[start Material provided]

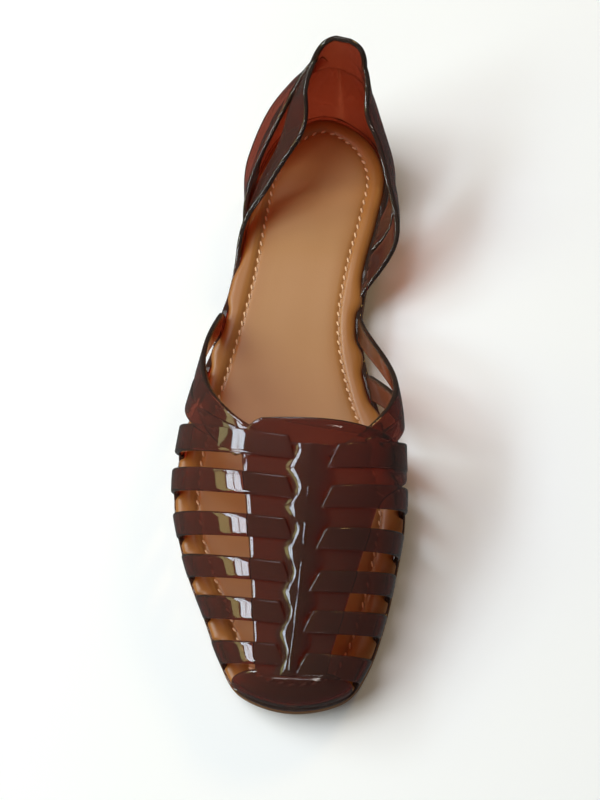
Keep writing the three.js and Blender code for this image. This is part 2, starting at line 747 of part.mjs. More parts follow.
const sandal = new THREE.Group();
sandal.add(piece("upper", upper(), PVC));
sandal.add(piece("insole", insole(), COVER));
sandal.add(piece("outsole", outsole(), RUBBER));
sandal.add(piece("heel", heelBlock(), RUBBER));

// The sandal stands on the floor with its box centred on the origin.
const box = new THREE.Box3().setFromObject(sandal);
const middle = box.getCenter(new THREE.Vector3());
sandal.position.set(-middle.x, -middle.y, -box.min.z);

export default sandal;
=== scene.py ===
"""The looks of a moulded PVC huarache sandal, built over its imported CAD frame.

The upper, insole, outsole and heel are made anew from the same last as the CAD part, with
rounded edges, a rolled insole border, stitches and a fine tread. Lengths inside the last are
millimetres from the toe tip; meshes and properties are metres in the frame's own place.
"""

import math
from collections import namedtuple

import bmesh
import bpy
import numpy as np
from mathutils import Matrix, Vector


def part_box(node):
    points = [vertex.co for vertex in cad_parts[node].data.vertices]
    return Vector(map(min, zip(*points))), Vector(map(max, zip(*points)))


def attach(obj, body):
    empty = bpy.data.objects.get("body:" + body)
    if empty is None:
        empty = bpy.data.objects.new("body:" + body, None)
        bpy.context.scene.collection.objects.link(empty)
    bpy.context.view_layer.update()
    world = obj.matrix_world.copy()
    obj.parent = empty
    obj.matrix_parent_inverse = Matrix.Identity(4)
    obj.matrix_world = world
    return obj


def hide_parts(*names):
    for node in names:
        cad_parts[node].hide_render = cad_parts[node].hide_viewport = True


bl_info = {
    "name": "Huarache sandal looks",
    "version": (1, 0, 0),
    "blender": (4, 5, 0),
    "location": "View3D > Sidebar > Sandal",
    "description": "Builds the smooth upper, insole, sole and stage of a PVC huarache sandal",
    "category": "Object",
}

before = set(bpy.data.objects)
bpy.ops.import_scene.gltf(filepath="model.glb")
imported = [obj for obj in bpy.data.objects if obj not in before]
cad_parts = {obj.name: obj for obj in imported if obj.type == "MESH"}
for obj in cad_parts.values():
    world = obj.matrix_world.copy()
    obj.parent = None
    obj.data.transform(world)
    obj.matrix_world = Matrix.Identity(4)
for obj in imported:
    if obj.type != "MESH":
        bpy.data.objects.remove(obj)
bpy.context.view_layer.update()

MM = 0.001
LATERAL, MEDIAL = -1, 1
QUARTER = math.pi / 2

# Angles through a rounded edge.
ROUND = np.linspace(0, QUARTER, 5)

# Ribbons, in edge radii: rounding of the inner edges, least width and the stretch before a
# blunt end that its own rows take; and the most of the wall that an end's rounding takes.
INNER_EDGE = 0.6
LEAST_WIDTH = 2.2
BLUNT_STRETCH = 1.5
END_SHARE = 0.45

# How much closer a ribbon's rows lie towards its end.
END_DENSITY = 1.4

# Half the stretch of a curve over which its slope is read.
SLOPE_STEP = 0.025

# Stations round the rand and the insole, the same so that the border follows the rand.
RIM_STATIONS = 320

# The insole's outline: offsets from the toe-to-heel line as shares of the ball width.
OUTLINE = {
    "along": (0.02, 0.06, 0.12, 0.2, 0.3, 0.4, 0.5, 0.6, 0.7, 0.8, 0.89, 0.96),
    "lateral": (0.21, 0.293, 0.376, 0.488, 0.572, 0.566, 0.51, 0.446, 0.398, 0.371, 0.335, 0.243),
    "medial": (0.215, 0.29, 0.345, 0.39, 0.42, 0.361, 0.245, 0.18, 0.2, 0.253, 0.277, 0.18),
}
HEEL_CENTRE = -0.04

# The foot's crest line: height and offset inwards, as shares of the instep and ball width.
CREST = {
    "along": (0, 0.05, 0.1, 0.2, 0.3, 0.37, 0.45, 0.55, 0.65, 1),
    "height": (0.27, 0.34, 0.45, 0.68, 0.89, 1, 1.13, 1.3, 1.4, 1.4),
    "offset": (0, 0.004, 0.014, 0.034, 0.046, 0.05, 0.03, -0.04, -0.08, -0.08),
}

# The sole's underside: shares of the toe spring and of the heel block's height.
UNDERSIDE = {
    "along": (0, 0.06, 0.12, 0.2, 0.42, 0.52, 0.64, 0.74, 1),
    "toe": (1, 0.56, 0.22, 0, 0, 0, 0, 0, 0),
    "heel": (0, 0, 0, 0, 0, 0.24, 0.76, 1, 1),
}

# The cross strips: middle and width at the rand and at the crest, as shares of the length.
STRIPS = {
    "rand": (0.398, 0.33, 0.26, 0.199, 0.138, 0.07),
    "rand_width": (0.047, 0.037, 0.037, 0.035, 0.035, 0.034),
    "crest": (0.325, 0.273, 0.22, 0.164, 0.111, 0.056),
    "crest_width": (0.031, 0.029, 0.028, 0.027, 0.03, 0.028),
}

# The collar branches that fan back from the throat: place and width along the length, and
# how far up the arch they lie.
BRANCHES = (
    {
        "along": (0.604, 0.53, 0.455, 0.398, 0.355, 0.325),
        "width": (0.034, 0.034, 0.034, 0.034, 0.032, 0.026),
        "rise": (0, 0.27, 0.53, 0.72, 0.86, 0.95),
    },
    {
        "along": (0.505, 0.462, 0.415, 0.38, 0.35),
        "width": (0.038, 0.036, 0.032, 0.028, 0.024),
        "rise": (0, 0.25, 0.5, 0.7, 0.87),
    },
)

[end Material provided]

Instruction:
Return, unchanged, the run of lines above that opens with the line containing "on the origin." and closes with the line containing "points = [vertex.co". Include both.

Correct output:
// The sandal stands on the floor with its box centred on the origin.
const box = new THREE.Box3().setFromObject(sandal);
const middle = box.getCenter(new THREE.Vector3());
sandal.position.set(-middle.x, -middle.y, -box.min.z);

export default sandal;
=== scene.py ===
"""The looks of a moulded PVC huarache sandal, built over its imported CAD frame.

The upper, insole, outsole and heel are made anew from the same last as the CAD part, with
rounded edges, a rolled insole border, stitches and a fine tread. Lengths inside the last are
millimetres from the toe tip; meshes and properties are metres in the frame's own place.
"""

import math
from collections import namedtuple

import bmesh
import bpy
import numpy as np
from mathutils import Matrix, Vector


def part_box(node):
    points = [vertex.co for vertex in cad_parts[node].data.vertices]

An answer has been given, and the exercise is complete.